Эта открытка хранится у меня до сих пор. Что характерно, написана она карандашом; текст немного смазан, но еще вполне читаем. Подписи нет, но ошибиться в авторстве невозможно:

Ричард Старик

как ты там – мерзнешь? здесь очень даже тепло. Мы живем в Пенсионе (орф.) Я заказал по ошибке Устриц вчера в ресторане это было что-то жуткое но Генри взял и все съел. Еще здесь все чертовы католики. Arrivederci, до скорого.

Фрэнсис и близнецы задавали, и не раз, вопросы о моем новом адресе. “Где ты сейчас живешь?” – черным цветом спрашивал Чарльз. “Правда, где?” – вторила Камилла красным. (Она писала чернилами особого, рыжеватого оттенка, при виде которого в моем сознании звучал вживую ее нежный, с хрипотцой голос, лишь обостряя мою тоску по ней.) Я не мог дать им обратный адрес и поэтому оставлял их вопросы без ответа, наполняя письма пространными рассуждениями о снеге, красоте, одиночестве и тому подобном. Я часто думал, какой странной должна была казаться моя жизнь далеким адресатам моих бесстрастных посланий. Они повествовали о каком-то безликом существовании, описывали жизнь во всех ее проявлениях, но без малейших подробностей, постоянно испытывали терпение читателя размытыми, туманными пассажами. Изменив несколько дат и реалий, их легко можно было бы выдать за письма Гаутамы.

Я писал эти письма по утрам в кабинете, в библиотеке, в коридорах Общин, где по вечерам оставался до тех пор, пока уборщицы не объявляли мне, что здание закрывается. Вся моя жизнь укладывалась в те разрозненные отрезки времени, которые удавалось провести в общественных местах. Мне казалось, что я брожу по вокзалу, а моего поезда все нет и нет. И словно один из тех призраков, которые поздней ночью спрашивают у пассажиров, когда отправляется полуночный экспресс, потерпевший крушение лет двадцать назад, я переходил из одного зала ожидания в другой, пока не наступал тот жуткий миг, когда закрывалась последняя дверь. Я покидал уютный мир чужих людей и подслушанных за день разговоров и оказывался на улице, где неизменный холод пронизывал меня до костей. Я сразу забывал, что такое свет, что такое тепло. Никогда, никогда больше не смогу я согреться.

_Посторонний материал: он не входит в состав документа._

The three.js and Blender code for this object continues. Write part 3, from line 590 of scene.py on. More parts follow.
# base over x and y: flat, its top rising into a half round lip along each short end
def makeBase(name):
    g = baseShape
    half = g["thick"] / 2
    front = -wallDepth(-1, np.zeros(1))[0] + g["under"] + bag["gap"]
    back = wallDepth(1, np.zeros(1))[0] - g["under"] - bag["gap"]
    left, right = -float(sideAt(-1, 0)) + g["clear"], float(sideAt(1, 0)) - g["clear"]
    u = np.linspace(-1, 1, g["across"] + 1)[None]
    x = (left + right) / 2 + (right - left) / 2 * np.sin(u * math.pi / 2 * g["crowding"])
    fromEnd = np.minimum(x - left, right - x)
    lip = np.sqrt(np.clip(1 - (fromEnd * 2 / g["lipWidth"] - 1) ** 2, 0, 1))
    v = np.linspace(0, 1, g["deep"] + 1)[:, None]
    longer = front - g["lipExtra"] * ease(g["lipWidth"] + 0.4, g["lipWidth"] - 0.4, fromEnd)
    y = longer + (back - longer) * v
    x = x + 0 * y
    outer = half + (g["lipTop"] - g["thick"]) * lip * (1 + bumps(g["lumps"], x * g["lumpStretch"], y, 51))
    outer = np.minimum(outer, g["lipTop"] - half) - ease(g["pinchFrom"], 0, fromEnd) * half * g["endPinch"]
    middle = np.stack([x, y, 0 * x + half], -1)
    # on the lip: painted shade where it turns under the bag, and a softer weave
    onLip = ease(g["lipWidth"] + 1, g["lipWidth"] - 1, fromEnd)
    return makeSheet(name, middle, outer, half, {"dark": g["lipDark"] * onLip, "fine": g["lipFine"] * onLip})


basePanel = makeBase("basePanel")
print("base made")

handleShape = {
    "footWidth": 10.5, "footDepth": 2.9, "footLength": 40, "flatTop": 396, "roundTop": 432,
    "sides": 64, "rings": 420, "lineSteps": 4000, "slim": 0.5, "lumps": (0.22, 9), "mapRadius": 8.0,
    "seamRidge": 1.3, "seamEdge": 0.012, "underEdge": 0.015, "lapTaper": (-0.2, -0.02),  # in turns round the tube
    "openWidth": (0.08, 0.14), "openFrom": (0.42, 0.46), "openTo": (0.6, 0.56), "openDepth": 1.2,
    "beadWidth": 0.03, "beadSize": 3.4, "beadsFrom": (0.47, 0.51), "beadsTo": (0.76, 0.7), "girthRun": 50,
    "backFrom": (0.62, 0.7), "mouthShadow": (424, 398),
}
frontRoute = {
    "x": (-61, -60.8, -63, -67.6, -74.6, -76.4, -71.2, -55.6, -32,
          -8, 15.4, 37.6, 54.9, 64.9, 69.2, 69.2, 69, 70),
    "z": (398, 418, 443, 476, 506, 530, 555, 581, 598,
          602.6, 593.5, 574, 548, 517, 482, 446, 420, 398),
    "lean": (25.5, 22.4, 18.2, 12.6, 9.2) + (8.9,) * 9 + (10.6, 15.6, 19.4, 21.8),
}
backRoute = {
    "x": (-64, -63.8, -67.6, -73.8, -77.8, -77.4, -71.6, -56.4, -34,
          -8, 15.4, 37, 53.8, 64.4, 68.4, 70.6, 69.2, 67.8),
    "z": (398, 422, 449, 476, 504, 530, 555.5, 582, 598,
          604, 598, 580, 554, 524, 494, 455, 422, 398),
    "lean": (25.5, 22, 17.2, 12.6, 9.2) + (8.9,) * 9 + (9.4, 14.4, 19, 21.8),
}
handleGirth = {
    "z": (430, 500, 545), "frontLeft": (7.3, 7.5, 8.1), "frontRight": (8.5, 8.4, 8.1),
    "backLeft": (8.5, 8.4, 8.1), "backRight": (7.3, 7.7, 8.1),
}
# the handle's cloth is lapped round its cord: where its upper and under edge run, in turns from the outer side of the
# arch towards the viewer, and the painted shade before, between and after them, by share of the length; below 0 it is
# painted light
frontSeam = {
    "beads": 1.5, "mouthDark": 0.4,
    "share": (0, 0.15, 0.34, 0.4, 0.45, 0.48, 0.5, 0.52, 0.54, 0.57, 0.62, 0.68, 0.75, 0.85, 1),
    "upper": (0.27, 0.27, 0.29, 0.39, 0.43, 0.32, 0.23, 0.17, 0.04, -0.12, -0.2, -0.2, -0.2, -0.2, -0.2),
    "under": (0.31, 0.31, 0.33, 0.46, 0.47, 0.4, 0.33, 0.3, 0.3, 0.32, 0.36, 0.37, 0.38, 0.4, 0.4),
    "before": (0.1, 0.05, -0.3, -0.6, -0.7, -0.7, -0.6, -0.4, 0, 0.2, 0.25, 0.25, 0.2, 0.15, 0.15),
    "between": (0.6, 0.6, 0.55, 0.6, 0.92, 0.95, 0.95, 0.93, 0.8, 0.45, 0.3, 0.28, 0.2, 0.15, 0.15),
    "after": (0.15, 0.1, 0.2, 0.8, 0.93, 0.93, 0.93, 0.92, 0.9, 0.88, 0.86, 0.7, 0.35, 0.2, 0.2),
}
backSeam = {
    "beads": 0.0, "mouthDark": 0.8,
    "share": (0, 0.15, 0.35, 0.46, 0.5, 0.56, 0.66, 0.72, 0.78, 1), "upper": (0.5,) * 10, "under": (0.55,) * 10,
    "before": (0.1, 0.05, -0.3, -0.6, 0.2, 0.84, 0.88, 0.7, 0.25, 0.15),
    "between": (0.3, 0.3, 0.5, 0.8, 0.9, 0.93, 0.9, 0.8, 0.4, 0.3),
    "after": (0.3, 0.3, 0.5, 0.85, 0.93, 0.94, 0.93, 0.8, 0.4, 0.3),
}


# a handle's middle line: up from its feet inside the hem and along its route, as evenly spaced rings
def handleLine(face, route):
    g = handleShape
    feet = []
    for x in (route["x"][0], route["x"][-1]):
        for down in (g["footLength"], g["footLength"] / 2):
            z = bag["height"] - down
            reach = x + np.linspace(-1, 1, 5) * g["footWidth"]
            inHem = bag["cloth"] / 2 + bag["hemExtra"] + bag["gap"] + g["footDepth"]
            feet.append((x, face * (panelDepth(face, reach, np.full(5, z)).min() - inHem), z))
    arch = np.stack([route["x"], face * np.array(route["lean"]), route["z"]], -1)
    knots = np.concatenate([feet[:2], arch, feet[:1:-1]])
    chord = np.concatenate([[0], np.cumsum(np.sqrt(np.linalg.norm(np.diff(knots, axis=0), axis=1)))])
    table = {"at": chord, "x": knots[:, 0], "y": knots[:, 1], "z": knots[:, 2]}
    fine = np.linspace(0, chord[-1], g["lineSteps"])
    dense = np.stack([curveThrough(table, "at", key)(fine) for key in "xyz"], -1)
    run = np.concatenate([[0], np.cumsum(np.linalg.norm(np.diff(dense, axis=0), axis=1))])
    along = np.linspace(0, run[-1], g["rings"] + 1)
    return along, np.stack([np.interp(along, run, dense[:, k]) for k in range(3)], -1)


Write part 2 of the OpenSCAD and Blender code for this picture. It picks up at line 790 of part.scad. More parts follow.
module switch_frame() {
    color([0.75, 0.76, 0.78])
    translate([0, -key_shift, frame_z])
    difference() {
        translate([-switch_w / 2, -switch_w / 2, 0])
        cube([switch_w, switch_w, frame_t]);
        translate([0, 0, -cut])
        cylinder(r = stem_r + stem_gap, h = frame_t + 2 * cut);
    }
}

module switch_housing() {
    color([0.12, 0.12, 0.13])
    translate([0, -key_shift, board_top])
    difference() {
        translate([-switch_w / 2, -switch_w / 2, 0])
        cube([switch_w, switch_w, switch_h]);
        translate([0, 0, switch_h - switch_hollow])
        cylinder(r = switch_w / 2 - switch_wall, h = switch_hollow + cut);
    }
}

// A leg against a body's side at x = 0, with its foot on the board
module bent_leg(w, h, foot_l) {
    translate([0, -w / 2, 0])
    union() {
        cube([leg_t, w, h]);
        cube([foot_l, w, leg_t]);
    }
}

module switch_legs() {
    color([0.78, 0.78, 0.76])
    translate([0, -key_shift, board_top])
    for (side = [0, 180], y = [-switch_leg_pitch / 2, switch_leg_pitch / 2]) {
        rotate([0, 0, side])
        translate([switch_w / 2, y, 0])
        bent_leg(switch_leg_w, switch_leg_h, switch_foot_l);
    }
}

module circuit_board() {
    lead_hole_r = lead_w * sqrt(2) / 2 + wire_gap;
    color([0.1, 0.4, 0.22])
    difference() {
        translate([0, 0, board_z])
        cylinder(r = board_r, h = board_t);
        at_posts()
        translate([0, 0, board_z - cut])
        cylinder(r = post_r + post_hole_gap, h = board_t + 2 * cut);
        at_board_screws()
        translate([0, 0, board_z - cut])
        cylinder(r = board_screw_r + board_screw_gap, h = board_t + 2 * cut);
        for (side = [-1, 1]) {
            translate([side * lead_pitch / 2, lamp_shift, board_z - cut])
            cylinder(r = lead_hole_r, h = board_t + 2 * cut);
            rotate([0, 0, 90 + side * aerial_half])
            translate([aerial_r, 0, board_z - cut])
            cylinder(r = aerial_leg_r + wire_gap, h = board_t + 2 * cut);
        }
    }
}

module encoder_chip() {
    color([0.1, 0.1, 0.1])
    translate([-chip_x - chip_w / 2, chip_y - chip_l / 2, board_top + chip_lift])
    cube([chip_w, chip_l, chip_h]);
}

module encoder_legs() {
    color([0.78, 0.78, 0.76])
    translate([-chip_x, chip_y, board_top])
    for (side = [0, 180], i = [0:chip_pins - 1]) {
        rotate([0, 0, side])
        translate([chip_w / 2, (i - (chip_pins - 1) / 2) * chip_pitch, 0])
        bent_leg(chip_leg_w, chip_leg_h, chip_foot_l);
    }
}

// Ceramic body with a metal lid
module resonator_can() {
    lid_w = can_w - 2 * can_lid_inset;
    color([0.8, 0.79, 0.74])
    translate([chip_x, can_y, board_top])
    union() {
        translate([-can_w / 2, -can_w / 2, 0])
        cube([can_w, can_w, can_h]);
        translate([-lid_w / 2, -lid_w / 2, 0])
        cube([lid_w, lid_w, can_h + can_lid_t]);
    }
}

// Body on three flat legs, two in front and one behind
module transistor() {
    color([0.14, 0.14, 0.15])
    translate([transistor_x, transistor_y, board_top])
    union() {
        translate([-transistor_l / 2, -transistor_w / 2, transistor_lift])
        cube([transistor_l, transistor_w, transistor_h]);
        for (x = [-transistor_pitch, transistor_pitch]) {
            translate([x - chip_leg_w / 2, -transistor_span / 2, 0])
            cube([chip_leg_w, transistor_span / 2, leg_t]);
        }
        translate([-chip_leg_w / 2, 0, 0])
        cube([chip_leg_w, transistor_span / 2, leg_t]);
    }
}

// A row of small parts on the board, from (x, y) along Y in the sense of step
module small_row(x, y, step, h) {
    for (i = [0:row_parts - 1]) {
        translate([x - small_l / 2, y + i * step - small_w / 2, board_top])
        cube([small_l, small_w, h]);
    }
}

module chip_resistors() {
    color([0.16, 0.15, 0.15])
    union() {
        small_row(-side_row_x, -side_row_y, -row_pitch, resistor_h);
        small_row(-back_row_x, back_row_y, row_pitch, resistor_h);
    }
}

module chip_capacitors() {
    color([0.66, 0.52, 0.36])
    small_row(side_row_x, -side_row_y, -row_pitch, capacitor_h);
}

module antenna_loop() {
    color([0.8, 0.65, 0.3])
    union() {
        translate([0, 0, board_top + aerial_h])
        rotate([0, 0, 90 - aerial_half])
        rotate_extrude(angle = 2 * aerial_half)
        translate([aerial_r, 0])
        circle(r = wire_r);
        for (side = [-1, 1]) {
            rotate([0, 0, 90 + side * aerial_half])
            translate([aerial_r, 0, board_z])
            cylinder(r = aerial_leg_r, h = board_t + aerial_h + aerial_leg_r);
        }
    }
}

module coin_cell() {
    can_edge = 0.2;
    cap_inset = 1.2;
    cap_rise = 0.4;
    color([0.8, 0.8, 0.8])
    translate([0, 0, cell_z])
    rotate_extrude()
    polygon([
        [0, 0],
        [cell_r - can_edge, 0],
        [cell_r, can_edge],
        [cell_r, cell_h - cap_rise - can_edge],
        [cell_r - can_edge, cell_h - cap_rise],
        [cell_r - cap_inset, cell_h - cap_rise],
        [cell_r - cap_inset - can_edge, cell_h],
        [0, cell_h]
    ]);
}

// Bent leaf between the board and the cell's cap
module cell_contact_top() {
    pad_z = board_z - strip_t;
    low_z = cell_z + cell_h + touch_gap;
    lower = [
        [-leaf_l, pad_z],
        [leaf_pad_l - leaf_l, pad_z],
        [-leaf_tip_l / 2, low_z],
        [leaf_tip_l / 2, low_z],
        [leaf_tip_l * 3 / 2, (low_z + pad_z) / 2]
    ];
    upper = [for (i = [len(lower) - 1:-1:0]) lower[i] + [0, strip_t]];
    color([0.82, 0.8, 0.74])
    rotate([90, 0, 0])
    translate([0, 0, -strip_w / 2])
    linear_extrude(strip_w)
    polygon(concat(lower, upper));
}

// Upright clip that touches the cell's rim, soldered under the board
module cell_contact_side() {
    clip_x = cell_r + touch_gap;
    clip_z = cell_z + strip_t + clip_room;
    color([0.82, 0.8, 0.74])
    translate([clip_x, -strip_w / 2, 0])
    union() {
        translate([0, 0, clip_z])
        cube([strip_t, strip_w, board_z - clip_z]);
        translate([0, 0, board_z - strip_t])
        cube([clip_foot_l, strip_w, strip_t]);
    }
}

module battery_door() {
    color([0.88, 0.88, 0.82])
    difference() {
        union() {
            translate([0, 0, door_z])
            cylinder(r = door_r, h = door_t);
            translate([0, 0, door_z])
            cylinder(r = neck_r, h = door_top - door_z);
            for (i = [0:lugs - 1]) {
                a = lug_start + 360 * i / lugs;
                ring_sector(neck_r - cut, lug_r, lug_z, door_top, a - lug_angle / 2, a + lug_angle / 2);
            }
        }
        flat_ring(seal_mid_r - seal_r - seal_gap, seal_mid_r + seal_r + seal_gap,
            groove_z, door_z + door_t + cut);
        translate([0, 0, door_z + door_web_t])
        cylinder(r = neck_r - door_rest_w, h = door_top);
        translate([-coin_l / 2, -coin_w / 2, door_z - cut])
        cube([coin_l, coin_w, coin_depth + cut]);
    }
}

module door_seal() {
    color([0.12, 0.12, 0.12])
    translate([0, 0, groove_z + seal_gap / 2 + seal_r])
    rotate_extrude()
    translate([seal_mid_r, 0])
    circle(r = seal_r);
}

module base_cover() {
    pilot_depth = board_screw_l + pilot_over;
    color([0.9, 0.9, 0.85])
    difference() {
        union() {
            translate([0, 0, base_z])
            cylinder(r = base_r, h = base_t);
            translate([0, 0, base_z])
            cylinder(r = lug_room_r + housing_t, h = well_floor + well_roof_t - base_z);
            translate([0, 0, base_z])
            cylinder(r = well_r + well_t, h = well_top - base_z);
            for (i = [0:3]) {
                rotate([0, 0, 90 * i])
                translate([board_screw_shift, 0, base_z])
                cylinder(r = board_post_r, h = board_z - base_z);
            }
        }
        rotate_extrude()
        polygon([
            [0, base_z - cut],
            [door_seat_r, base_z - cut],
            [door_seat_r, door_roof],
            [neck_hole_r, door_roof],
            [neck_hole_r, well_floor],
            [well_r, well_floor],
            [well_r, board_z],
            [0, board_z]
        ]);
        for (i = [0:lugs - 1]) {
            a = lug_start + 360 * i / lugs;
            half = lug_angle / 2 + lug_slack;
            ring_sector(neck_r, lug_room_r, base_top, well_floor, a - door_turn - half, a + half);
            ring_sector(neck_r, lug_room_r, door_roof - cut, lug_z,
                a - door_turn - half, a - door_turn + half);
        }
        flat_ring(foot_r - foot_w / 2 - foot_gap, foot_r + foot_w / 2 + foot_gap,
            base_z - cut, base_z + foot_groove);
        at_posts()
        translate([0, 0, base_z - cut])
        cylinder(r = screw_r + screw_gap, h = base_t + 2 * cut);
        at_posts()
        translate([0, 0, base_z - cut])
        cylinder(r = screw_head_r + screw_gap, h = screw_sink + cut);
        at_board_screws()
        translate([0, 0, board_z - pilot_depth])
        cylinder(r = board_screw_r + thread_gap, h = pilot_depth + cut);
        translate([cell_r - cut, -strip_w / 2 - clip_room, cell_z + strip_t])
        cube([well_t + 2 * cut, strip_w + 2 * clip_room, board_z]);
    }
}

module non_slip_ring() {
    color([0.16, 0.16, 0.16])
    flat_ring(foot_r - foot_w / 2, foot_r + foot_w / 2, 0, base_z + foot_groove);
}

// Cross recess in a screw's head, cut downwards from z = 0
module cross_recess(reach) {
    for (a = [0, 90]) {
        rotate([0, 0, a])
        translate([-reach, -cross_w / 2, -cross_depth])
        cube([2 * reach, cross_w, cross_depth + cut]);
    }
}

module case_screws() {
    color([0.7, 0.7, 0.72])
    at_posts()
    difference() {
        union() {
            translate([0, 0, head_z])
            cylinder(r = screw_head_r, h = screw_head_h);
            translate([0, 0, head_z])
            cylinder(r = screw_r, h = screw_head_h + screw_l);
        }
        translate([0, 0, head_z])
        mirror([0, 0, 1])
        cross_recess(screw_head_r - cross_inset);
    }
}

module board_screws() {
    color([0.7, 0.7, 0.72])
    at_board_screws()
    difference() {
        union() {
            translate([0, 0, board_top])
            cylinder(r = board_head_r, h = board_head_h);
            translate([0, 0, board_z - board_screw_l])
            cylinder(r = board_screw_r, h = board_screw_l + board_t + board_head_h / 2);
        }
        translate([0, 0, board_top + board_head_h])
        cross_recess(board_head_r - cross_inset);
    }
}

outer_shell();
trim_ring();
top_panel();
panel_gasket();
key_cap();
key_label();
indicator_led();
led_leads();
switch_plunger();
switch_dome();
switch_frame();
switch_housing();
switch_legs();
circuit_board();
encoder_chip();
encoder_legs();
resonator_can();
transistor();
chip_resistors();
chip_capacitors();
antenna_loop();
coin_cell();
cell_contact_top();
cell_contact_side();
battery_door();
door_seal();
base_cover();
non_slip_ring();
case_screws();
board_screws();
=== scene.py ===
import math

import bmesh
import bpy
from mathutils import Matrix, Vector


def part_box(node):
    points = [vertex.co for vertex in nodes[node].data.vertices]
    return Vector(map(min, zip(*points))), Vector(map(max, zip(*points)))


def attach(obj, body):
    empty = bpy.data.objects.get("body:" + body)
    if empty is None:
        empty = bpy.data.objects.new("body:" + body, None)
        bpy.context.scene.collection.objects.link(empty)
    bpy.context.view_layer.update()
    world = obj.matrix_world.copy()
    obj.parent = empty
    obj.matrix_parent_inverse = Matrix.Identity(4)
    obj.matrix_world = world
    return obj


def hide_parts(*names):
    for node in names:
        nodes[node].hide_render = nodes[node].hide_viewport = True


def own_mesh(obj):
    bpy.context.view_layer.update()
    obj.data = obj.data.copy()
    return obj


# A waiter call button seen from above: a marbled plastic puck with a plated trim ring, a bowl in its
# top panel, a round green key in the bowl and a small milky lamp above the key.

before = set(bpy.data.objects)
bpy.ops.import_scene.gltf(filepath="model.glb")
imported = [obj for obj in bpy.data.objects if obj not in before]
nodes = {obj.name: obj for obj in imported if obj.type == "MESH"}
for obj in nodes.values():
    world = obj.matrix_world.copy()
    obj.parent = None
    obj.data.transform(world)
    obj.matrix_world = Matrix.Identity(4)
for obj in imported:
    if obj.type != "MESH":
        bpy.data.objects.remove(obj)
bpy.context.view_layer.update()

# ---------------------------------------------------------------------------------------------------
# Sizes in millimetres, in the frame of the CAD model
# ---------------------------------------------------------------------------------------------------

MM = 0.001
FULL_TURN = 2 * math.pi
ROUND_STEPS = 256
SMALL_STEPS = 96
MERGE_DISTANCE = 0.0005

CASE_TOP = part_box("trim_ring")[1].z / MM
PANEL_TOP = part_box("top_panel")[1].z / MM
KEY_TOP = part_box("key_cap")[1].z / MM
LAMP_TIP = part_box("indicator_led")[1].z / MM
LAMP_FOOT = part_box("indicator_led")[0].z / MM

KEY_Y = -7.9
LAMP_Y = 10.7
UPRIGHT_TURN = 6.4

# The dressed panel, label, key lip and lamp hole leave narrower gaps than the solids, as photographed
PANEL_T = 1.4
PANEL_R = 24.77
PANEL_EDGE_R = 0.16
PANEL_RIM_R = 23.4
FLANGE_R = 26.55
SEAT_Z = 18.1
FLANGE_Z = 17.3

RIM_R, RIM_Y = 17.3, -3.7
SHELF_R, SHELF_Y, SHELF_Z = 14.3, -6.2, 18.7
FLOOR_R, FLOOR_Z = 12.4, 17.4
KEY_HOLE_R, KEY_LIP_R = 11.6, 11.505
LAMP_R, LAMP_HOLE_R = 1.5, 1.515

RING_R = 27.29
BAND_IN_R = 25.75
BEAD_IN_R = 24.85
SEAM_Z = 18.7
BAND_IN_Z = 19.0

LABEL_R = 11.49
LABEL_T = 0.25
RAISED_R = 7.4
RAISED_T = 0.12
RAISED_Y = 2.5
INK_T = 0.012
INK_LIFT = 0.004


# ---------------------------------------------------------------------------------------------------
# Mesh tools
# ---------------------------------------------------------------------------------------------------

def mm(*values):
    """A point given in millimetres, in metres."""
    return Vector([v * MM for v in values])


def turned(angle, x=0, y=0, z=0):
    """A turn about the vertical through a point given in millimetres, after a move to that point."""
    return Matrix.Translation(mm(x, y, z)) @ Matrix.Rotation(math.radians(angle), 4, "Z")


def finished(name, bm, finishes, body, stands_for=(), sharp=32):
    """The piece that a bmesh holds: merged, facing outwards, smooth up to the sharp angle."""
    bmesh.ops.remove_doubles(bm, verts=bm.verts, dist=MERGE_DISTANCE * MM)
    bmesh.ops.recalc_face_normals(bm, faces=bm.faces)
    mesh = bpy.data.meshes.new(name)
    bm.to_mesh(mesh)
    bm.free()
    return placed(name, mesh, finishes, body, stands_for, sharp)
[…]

Я научился становиться невидимым и достиг в этом деле совершенства. Я мог провести два часа за чашкой кофе и четыре за обедом, а официантки даже не смотрели в мою сторону. Уборщицы, выставлявшие меня из Общин под закрытие, вряд ли отдавали себе отчет в том, что каждый вечер обращаются к одному и тому же человеку дважды. По воскресеньям, набросив на плечи плащ-невидимку, я иногда по шесть часов кряду сидел в приемной врача, безмятежно листая “Янки” (“Дары моря на острове Каттиханк”) или “Ридерз дайджест” (“Десять способов помочь больной спине!”), и ни медсестра, ни врач, ни ожидавшие своей очереди пациенты не подозревали о моем присутствии.

Однако, как и человек-невидимка из романа Уэллса, я обнаружил, что за чудесный дар приходится расплачиваться, и в моем случае ценой так же оказалось некоторое помрачение рассудка. Мне стало казаться, что люди не замечают мой взгляд и лишь по воле случая не проходят сквозь меня. Мои суеверия стали сгущаться в подобие мании. Я начал твердо верить, что рано или поздно одна из шатких железных ступенек, ведущих в мою комнату, отвалится и я рухну вниз и сломаю себе шею или, хуже того, ногу (в последнем случае я наверняка замерзну или умру с голоду, прежде чем Лео придет мне на помощь). Однажды, когда я быстро и без малейшего страха одолел лестницу, я поймал себя на том, что у меня в голове вертится старая песенка Брайана Ино (“И в Нью-Дели, и в Гонконге знают, это ненадолго…”), и с тех пор я обязательно напевал ее всякий раз, когда поднимался или спускался по злосчастным ступенькам.